On Wednesday evening - I attended Mark’s Small Group.
Then Thursday morning arrived. As soon as Mr. V. arrived he immediately informed me of a project that needed a replacement contractor.
I paused, awaiting the inevitable surge of fear: fear that would leave me paralyzed and incapable.

I waited - - and waited - - and waited ? - - AND WAITED ??? Where was it,
      where was the fear ?
      where was the crippling anxiety ?
      where was the panic ?
      where was the Pain ?

A few minuets later I was at Dale’s office door. He was not in.
Normally that would have given me great relief. But there was none, none because I wasn’t Trembling in Fear. Twenty minuets later I was back at the office speaking with the manager in an extraordinarily relaxed fashion. It must have worked. A few hours later he phoned me at home to offer another month’s work.
The new work involves cold approaches to both End-Users and Technical staff. This is work I’ve historically

avoided like the plague’       because of the intense stress it caused.

For the past three weeks this work has been merely an inconvenience - it has been unbelievably stress free. A month ago the work would have been intolerable. I would have been stressed ‘up to my eyebrows’ and suffering immense fear at each approach. Now at each new ‘cold’ approach I hear my mother yelling in her persistent panic mode, but now the panic stays with her and the image fades almost immediately taking the panic with it.

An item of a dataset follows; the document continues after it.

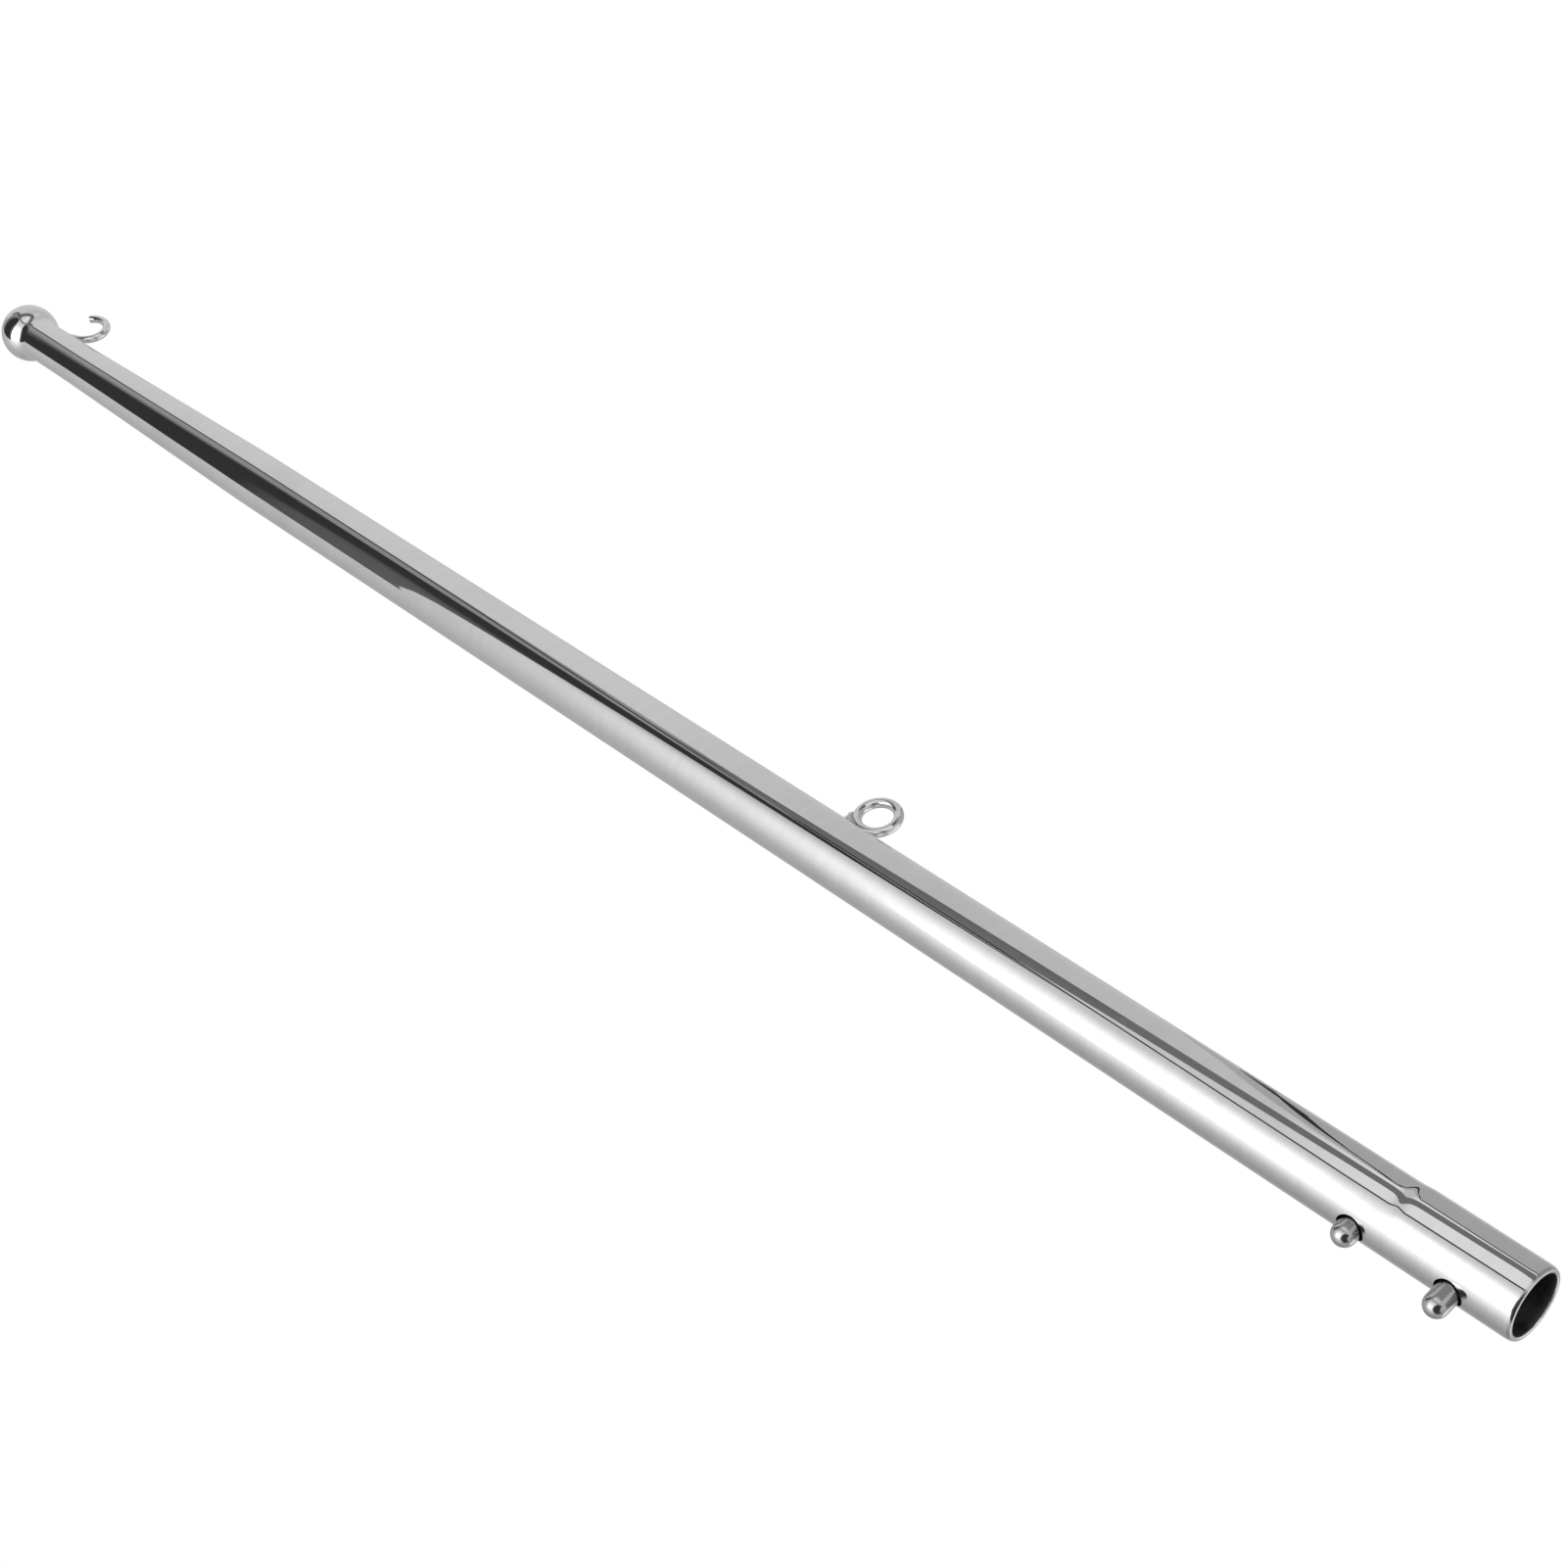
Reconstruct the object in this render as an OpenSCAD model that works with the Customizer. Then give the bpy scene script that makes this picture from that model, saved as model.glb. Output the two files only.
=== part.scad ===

This change has been so dramatic; it has opened up areas of career development I have avoided for more than thirty years. But more surprising was the lack of any dramatic Primal to make the connection. On Wednesday what little I achieved during Small Group seemed trivial. That night in bed I felt a lot of frustration but the connection to mum’s panic seemed almost a non-event. Both occurrences seemed to have so little energy about them.
Yet the behavior that was impossible during the preceding three days was undertaken on Thursday with literally no resistance, and the effect has persisted for three weeks.

It seems I had a Primal Whimper, not a Primal Scream.
These remarkable results occurred almost immediately after the connection and were the first significant breakthrough since my treatment began. This one success alone has more than justified the cost of attending the Primal Institute.